I solve this by adding the following code in cuda_wrapper_cupti.h:

typedef struct cudaLaunch_v3020_params_st {
    const char *func;
} cudaLaunch_v3020_params;

And now it compiles.

0004-cuda-cupti-undefined-structs-since-v12.patch

emercadal commented 1 year ago

You are right, the problem was not only the version change but that we were also missing the declaration for cudaLaunch_v3020_params_st. We'll add your patch to the commit with the new solution. Thanks!
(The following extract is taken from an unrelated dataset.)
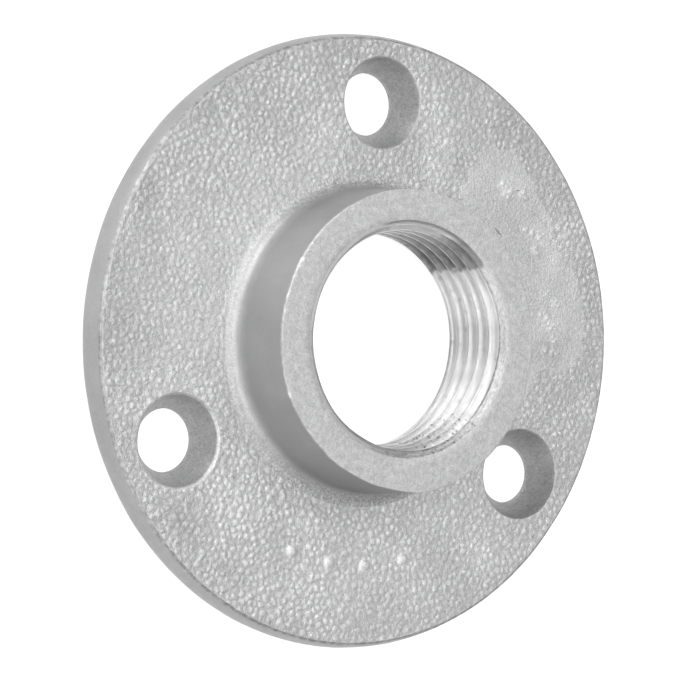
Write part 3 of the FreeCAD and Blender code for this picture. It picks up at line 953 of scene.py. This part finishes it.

mofeing commented 1 year ago

You're welcome! Just pointing a couple of things:

  1. I kind of interpolated the definition of cudaLaunch_v3020_params_st between your old commented definition and the error messages. I don't know the real definition of cudaLaunch_v3020_params_st.
  2. CUDA v10.2 still fails. I guess that because of the CUPTI_API_VERSION check.